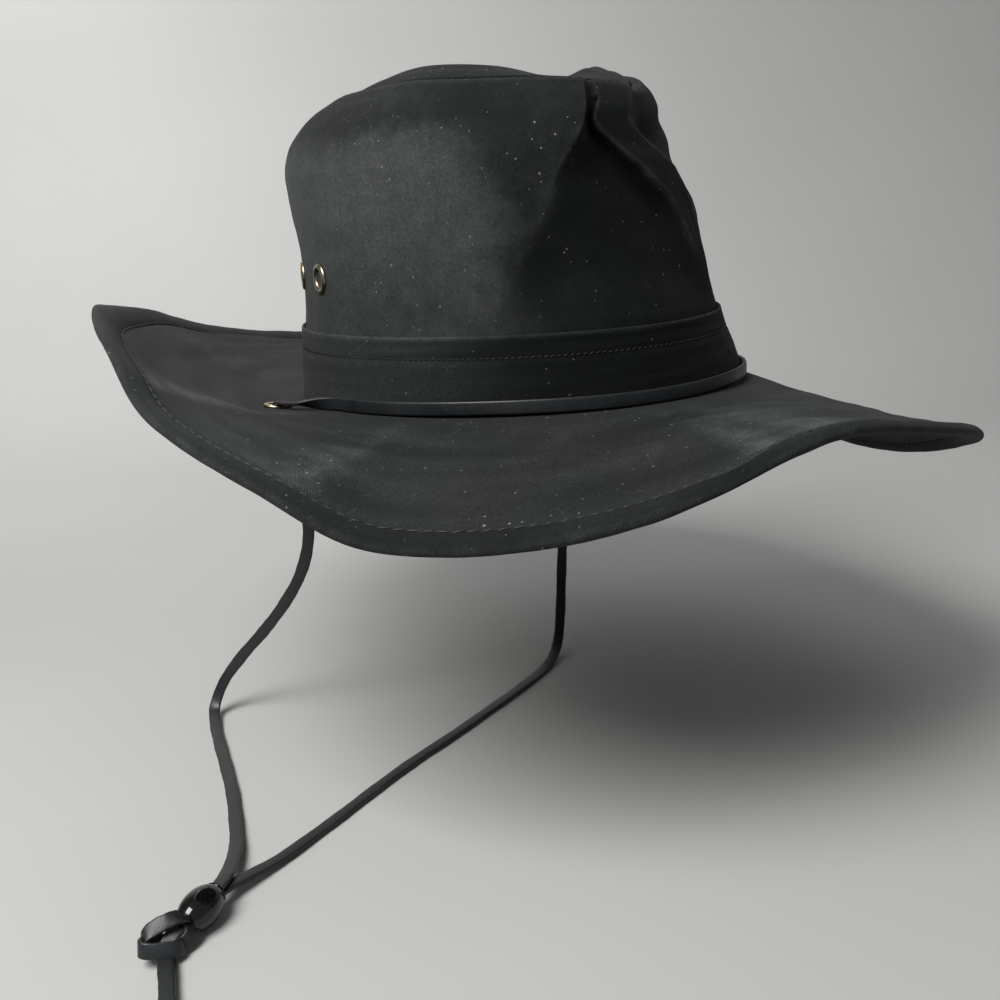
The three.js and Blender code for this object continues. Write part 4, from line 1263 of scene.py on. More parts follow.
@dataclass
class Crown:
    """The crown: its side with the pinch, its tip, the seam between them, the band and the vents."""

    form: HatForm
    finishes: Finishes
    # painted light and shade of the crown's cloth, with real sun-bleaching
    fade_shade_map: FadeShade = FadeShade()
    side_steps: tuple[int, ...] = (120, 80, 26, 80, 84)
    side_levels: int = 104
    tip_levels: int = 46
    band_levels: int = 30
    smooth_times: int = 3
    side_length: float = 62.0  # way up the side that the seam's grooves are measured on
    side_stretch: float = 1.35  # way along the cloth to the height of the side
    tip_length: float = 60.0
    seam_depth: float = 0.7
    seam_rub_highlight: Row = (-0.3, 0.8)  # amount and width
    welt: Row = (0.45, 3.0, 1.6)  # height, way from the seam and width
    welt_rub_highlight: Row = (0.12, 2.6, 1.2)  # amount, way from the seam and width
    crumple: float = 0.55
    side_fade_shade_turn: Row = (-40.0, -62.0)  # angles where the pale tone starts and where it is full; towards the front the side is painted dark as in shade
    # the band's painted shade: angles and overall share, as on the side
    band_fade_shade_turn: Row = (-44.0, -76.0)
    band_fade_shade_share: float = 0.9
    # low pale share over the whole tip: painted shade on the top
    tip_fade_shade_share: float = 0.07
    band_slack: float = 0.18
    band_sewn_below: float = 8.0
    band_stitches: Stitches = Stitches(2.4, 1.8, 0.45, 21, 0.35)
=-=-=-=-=
AIM:
Extract all lines as given.

EXERCISE RESPONSE:
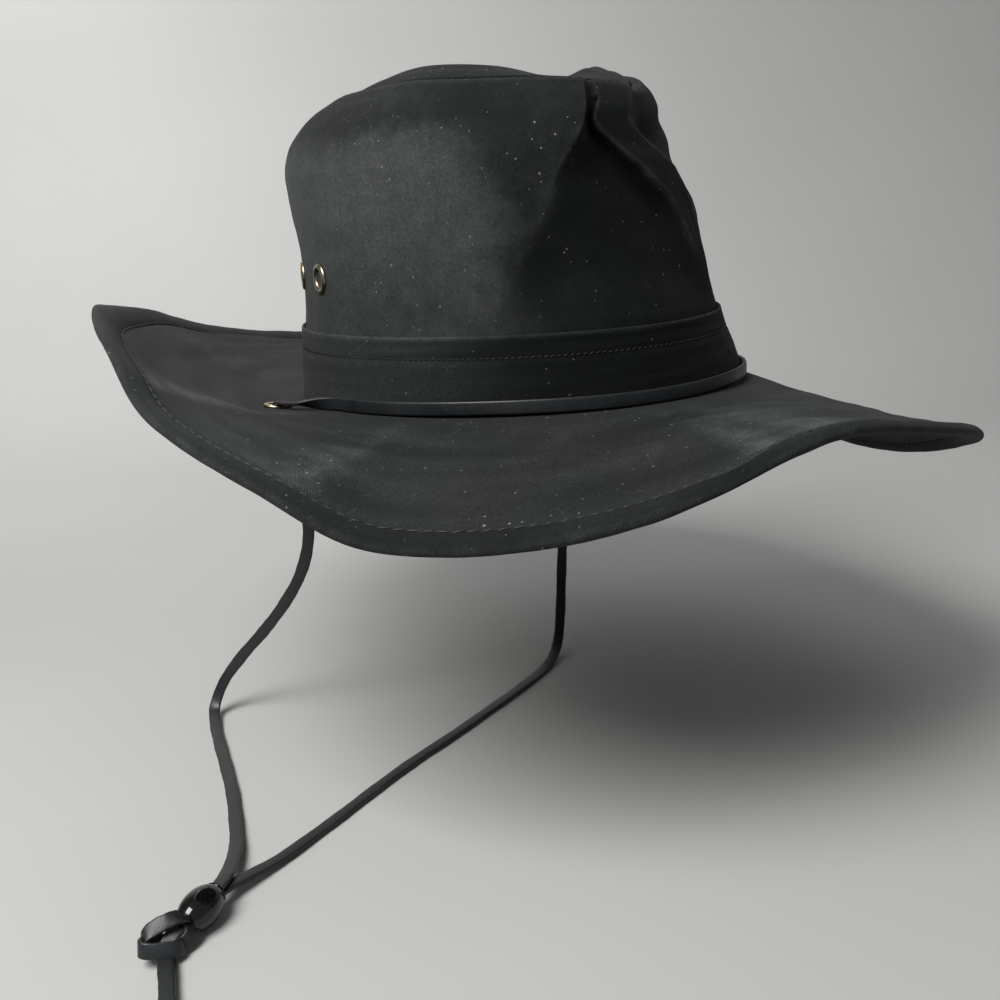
The three.js and Blender code for this object continues. Write part 4, from line 1263 of scene.py on. More parts follow.
@dataclass
class Crown:
    """The crown: its side with the pinch, its tip, the seam between them, the band and the vents."""

    form: HatForm
    finishes: Finishes
    # painted light and shade of the crown's cloth, with real sun-bleaching
    fade_shade_map: FadeShade = FadeShade()
    side_steps: tuple[int, ...] = (120, 80, 26, 80, 84)
    side_levels: int = 104
    tip_levels: int = 46
    band_levels: int = 30
    smooth_times: int = 3
    side_length: float = 62.0  # way up the side that the seam's grooves are measured on
    side_stretch: float = 1.35  # way along the cloth to the height of the side
    tip_length: float = 60.0
    seam_depth: float = 0.7
    seam_rub_highlight: Row = (-0.3, 0.8)  # amount and width
    welt: Row = (0.45, 3.0, 1.6)  # height, way from the seam and width
    welt_rub_highlight: Row = (0.12, 2.6, 1.2)  # amount, way from the seam and width
    crumple: float = 0.55
    side_fade_shade_turn: Row = (-40.0, -62.0)  # angles where the pale tone starts and where it is full; towards the front the side is painted dark as in shade
    # the band's painted shade: angles and overall share, as on the side
    band_fade_shade_turn: Row = (-44.0, -76.0)
    band_fade_shade_share: float = 0.9
    # low pale share over the whole tip: painted shade on the top
    tip_fade_shade_share: float = 0.07
    band_slack: float = 0.18
    band_sewn_below: float = 8.0
    band_stitches: Stitches = Stitches(2.4, 1.8, 0.45, 21, 0.35)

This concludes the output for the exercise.